Des enseignants du primaire portant la tenue des moudjahidines des années 90 en Afghanistan, ça existe dans les écoles primaires de la république tunisienne en 2021, selon le reportage de la journaliste Nadra Ismail à Radio Monastir.
Notre confrère s’est rendu dans deux écoles primaires de la région rurale de Chorbane dans le gouvernorat de Mahdia pour constater les faits alors que la question avait déjà été soulevée au Parlement lors de l’audition du ministre de l’Education.
Des enseignants barbus et en tenue afghane
La visite a commencé dans l’école primaire de Mzehda. On y voit un enseignant du Français avec une longue barbe et portant la tenue afghane. Interrogé par la journaliste, il affirme qu’il applique le programme officiel et qu’il est en poste depuis 28 ans.
Le directeur de l’école a fait savoir que le choix de la tenue vestimentaire relève des libertés individuelles et qu’il n’y a aucun texte règlementaire qui régit cette question : « Notre collègue porte cette même tenue lors des réunions et des inspections. Il ne faut pas les juger sur le tenue mais surtout sur le rendement », a-t-il déclaré.
Le même constat est fait par la journaliste dans l’école primaire Chaouachine. Un autre enseignant, qui est aussi directeur par intérim de l’établissement éducatif, porte la tenue afghane. Cet enseignant était chaussé de savates.
Séparation des deux sexes et photos bannies des salles de classes !
Devant les salles de classe, les élèves se sont mis dans deux rangées séparées. Une rangée pour les filles et la seconde pour les garçons.
Les salles de classe des deux écoles avaient un point commun, l’absence d’images. Dans la première école le directeur a justifié l’absence des photos par le double usage des salles. Il a affirmé que les images sont collées sur les murs des salles des classes préparatoires.
Dans la deuxième école, aucune photo n’était collée sur les murs des salles de classes y compris la salle réservée à la classe préparatoire.

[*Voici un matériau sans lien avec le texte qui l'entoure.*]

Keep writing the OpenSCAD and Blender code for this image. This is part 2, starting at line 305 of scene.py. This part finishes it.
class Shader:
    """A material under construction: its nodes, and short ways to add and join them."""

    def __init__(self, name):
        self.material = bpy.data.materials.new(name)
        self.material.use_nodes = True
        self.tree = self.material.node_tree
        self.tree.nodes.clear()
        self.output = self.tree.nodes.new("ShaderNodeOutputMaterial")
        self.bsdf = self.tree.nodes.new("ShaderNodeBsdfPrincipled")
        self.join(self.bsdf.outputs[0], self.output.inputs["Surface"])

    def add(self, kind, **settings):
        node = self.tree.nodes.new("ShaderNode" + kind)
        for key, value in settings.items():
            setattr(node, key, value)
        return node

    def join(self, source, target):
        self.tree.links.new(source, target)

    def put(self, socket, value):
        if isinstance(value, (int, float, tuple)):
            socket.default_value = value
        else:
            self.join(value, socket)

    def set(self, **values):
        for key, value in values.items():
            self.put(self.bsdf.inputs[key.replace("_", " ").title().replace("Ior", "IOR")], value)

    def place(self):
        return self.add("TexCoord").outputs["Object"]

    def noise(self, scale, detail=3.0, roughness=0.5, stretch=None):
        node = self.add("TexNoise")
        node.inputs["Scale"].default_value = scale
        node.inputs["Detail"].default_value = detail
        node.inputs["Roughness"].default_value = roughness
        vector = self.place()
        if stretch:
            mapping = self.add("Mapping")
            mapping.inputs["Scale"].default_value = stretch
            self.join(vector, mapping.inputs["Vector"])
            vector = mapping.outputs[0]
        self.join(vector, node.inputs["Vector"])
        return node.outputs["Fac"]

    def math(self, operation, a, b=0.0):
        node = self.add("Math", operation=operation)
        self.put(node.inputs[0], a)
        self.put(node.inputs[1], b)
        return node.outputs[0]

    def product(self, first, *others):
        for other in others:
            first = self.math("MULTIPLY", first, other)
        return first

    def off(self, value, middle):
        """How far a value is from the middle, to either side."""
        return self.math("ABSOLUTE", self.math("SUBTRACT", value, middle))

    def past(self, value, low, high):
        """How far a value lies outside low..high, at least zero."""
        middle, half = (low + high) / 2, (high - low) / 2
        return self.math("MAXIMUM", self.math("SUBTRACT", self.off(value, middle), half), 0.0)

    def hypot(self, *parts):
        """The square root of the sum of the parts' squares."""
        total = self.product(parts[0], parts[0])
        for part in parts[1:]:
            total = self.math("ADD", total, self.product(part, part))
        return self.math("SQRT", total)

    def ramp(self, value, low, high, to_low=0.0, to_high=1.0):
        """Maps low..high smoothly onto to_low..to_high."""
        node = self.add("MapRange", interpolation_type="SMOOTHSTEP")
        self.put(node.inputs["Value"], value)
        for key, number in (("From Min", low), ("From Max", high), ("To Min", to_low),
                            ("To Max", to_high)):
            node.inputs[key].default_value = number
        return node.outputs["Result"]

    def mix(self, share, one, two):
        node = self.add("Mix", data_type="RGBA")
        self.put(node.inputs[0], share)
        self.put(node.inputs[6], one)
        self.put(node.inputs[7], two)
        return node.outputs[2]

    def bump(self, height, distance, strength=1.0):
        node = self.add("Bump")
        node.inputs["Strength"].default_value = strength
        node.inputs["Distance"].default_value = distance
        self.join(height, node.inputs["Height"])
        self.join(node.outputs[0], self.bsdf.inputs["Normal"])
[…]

Interrogé à ce propos, un élève inscrit à l’école a hésité face à la question de la journaliste avant d’affirmer que certains enseignants interdisent l’usage des photos prétextant que c’est contraire à la loi islamique. Le même élève a fait savoir que certains enseignants interrompent les cours pour aller faire la prière dans la salle à côté.
Dans le même contexte, nous avons appris que les enseignants portant la tenue afghane incitent les élèves à ne pas regarder la télévision et les feuilletons à la maison, pratiques qu’ils estiment contraires à la « loi islamique ».
Un syndicat impuissant
Le secrétaire général adjoint du syndicat de l’enseignement de base à Chorbane, Hassan Souayah, a affirmé que plusieurs plaintes des élèves et de leurs parents avaient été déposées. Ces plaintes concernent la tenue afghane portée par les enseignants mais aussi les consignes données par ces mêmes enseignants interdisant la télévision et la musique sous prétexte que c’est « haram ».
« Il y a un laisse-aller de la part de la délégation régionale de l’enseignement primaire à Mahdia. L’administration ferme les yeux sur ces pratiques », a fait savoir le syndicaliste.
Que fait le ministère de l’Education ?
Le délégué régional de l’Education à Mahdia, Mongi Moncer, a confirmé les faits en précisant que cela avait été mentionné dans les rapports des inspecteurs de l’enseignement primaire. « Nous avons vérifié cette situation à notre tour et nous avons réclamé des rapports de la part des directeurs des écoles primaires. Nous avons aussi alerté les autorités concernées régionale et nationale », a déclaré Mongi Moncer.
Ce dernier a ajouté qu’une enquête est en cours.